On January 29th 2018, Aarti Kawlra, the Academic Director of the HaB project and Chiang Mai University team of Dr. Chayan, Dr. Malee, Dr. Siya and Ms. Orraya had a meeting with community research team from the village of Hin Lad Nai. The community research team comprises of a group of youth and community’s elders.

food1
Figure 1: Local tea and red bean-sticky rice in papyrus leaf served in the meeting

The community elders explained that their local knowledge has been passed down in the community for a long time, from generation to generation. However, the local people weren’t familiar with techniques of documentation and thus working with CMU was a good opportunity for the community as the university and its scholars would support them.

The main objective of CMU’s project under HaB includes manuals for disseminating the way of life of the Hin Lad Nai community authored by the community themselves. The first part of this are community maps, some of which have already been completed by the community. The community team will add more details about the overall space usage and management onto their existing map.

 

 

group2
Figure 2: Mr. Chai-Tawat and Dr.

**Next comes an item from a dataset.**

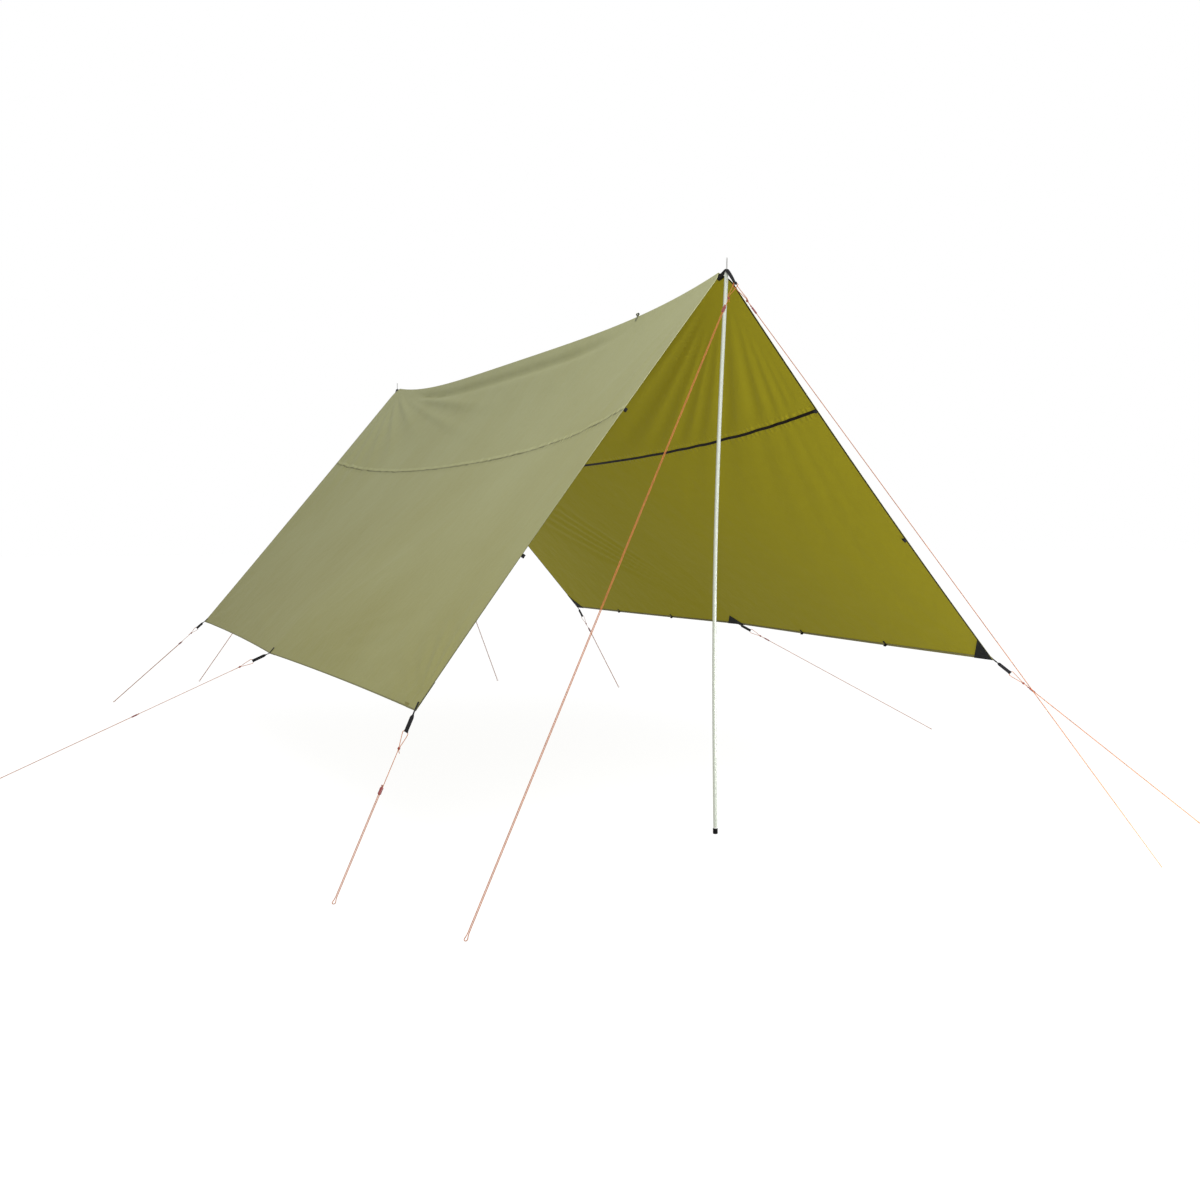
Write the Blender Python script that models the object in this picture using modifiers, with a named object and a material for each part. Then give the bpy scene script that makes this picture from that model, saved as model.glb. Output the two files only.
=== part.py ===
"""Camping tarp: a four metre wide ridge tarp, pitched on two poles and ten guy lines.

Metres, +Z up. X runs across the tarp, Y along its ridge with the front at -Y, Z is up
from the ground. The origin is on the ground under the middle of the ridge.
"""
import math

import bmesh
import bpy
from mathutils import Matrix, Vector

# Tarp cloth
SLOPE_WIDTH = 2.00
RIDGE_LENGTH = 4.50
FRONT_APEX_HEIGHT = 2.14
REAR_APEX_HEIGHT = 2.12
RIDGE_SAG = 0.085
PANEL_DROOP = 0.092
FRONT_EDGE_BOW = 0.027
REAR_EDGE_BOW = 0.021
HEM_SCALLOP = 0.018
CLOTH = 0.0010
SEAM_SHARE = 1 / 3
APEX_CUTBACK = 0.045
APEX_CUT_SPAN = 0.070

# Heights of the corners and mid points above the ground, and how far a corner
# is pulled along the ridge past the end of the ridge
CORNER_HEIGHT = {"front_left": 0.548, "front_right": 0.624,
                 "rear_left": 0.587, "rear_right": 0.619}
CORNER_SHIFT = {"front_left": 0.028, "front_right": -0.026,
                "rear_left": -0.018, "rear_right": 0.038}
MID_HEIGHT = {"left": 0.564, "right": 0.639}
MID_PULL = {"left": 0.037, "right": 0.025}

# Webbing, tapes and patches
FIT_GAP = 0.0003
TAPE = 0.0008
PATCH = 0.0010
PATCH_GAP = 0.0006
SEAM_TAPE_WIDTH = 0.013
EDGE_TAPE_WIDTH = 0.007
HEM_WIDTH = 0.016
CORNER_PATCH_LEG = 0.120
MID_PATCH_BASE = 0.190
MID_PATCH_HEIGHT = 0.072
APEX_PATCH_LENGTH = 0.055
APEX_PATCH_SLOPE = 0.028
APEX_PATCH_GAP = 0.0009
LOOP_WIDTH = 0.014
LOOP_HEIGHT = 0.013
LOOP_DEPTH = 0.008
LOOP_WEB = 0.0012

# Pull straps at the corners and mid points
STRAP = 0.0022
STRAP_NECK_WIDTH = 0.009
STRAP_END_WIDTH = 0.014
STRAP_ON_PANEL = 0.036
STRAP_REACH = 0.088
STRAP_HOLE = 0.0052
STRAP_BEND = 0.004
STRAP_BEND_LIFT = 0.3
STRAP_LIFT = 0.0020
STRAP_NECK_END = 0.014
STRAP_TURN_STEPS = 6
STRAP_CUT_MERGE = 0.0001
STRAP_TWIST = math.pi / 2
STRAP_FULL_WIDTH_AT = 0.032

# Apex straps that hook over the pole spikes
APEX_STRAP = 0.0016
APEX_STRAP_WIDTH = 0.018
APEX_TIE_WIDTH = 0.012
APEX_TAPER_FROM = 0.018
APEX_FOLD = 0.9
APEX_FOLD_END = 0.045
APEX_NEST = 0.4
APEX_STRAP_OVERLAP = 0.040
APEX_LEG_OUT = 0.064
APEX_LEG_DOWN = 0.066
APEX_HOLE = 0.0100
SPIKE_HOLE_RADIUS = 0.0036
APEX_BEND = 0.004
APEX_LEG_STATIONS = (0.15, 0.30, 0.45, 0.60, 0.75, 0.92)
APEX_STRAP_CLEARANCE = 0.0004
RIDGE_LOOP_AT = 1 / 6
RIDGE_LOOP_HOLE = 0.009
RIDGE_LOOP_FOOT = 0.022

# Poles
POLE_AHEAD = 0.020
FOOT_INSET = 0.050
POLE_RADIUS = 0.0075
POLE_WALL = 0.0010
POLE_SECTIONS = 3
POLE_BOW = 0.024
SPIGOT_LENGTH = 0.060
SPIGOT_GAP = 0.0003
SPIKE_RADIUS = 0.0024
SPIKE_LENGTH = 0.040
NOSE_LENGTH = 0.012
NOSE_DROP = 0.0050
NOSE_COLLAR = 0.0012
PLUG_LENGTH = 0.030
FOOT_WALL = 0.0016
FOOT_BASE = 0.0060
FOOT_GRIP = 0.0160
FOOT_ROUND = 0.0035
POLE_SIDES = 12
POLE_RINGS = 7

# Guy lines and runners
CORD_RADIUS = 0.00125
STRAND_GAP = 0.0046
KNOT_RADIUS = 0.0045
KNOT_AT = 0.155
KNOT_TAIL = 0.018
EYE_SHOULDER = 0.010
EYE_OFFSET = 0.0028
STOPPER_RADIUS = 0.0030
RUNNER_LENGTH = 0.030
RUNNER_THICKNESS = 0.0066
RUNNER_LOBE = 0.0064
RUNNER_WAIST = 0.0052
RUNNER_BORE_GAP = 0.0004
GROUND_GAP = 0.0002
GROUND_LOOP_RADIUS = 0.0060
GROUND_LOOP_NECK = 0.018

# Ground end of each guy line (x, y), and the runner's distance down the line
CORNER_LINES = {"front_left": (-1.572, -2.609, 0.322),
                "front_right": (1.855, -2.814, 0.200),
                "rear_left": (-1.779, 3.080, 0.294),
                "rear_right": (1.741, 2.496, 0.215)}
MID_LINES = {"left": (-2.508, 0.203, 0.695), "right": (2.515, -0.233, 0.200)}
APEX_LINES = {"front_left": (-1.319, -3.147, 0.135),
              "front_right": (1.157, -3.294, 0.125),
              "rear_left": (-1.065, 4.183, 0.200),
              "rear_right": (1.069, 3.294, 0.165)}
APEX_KNOT_AT = 0.080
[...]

Chayan explaining the big map that was produced by collaboration of Hin Lad Nai community, NGOs and governmental units

 

  1.  

    group3
    Figure 3: The Hin Lad Nai youth group explaining the village map made by the youth

The big map above was used as evidence of the actual practices of the community in the forest areas and become the prototype model for the cabinet resolution on 3rd August 2010. The resolution supported the Karen’s way of life in cultural and resource management aspects.

Rotational farming is essential to understand the system of communal land use and ownership in practice. In a system of rotational farming, no one can receive individual ownership. All community members are able to work in an area with a site rotation of approximately 5-10 years per round. Each household needs to discuss the purpose of usage as some areas are suitable for perennial plants, while other areas serve for crops.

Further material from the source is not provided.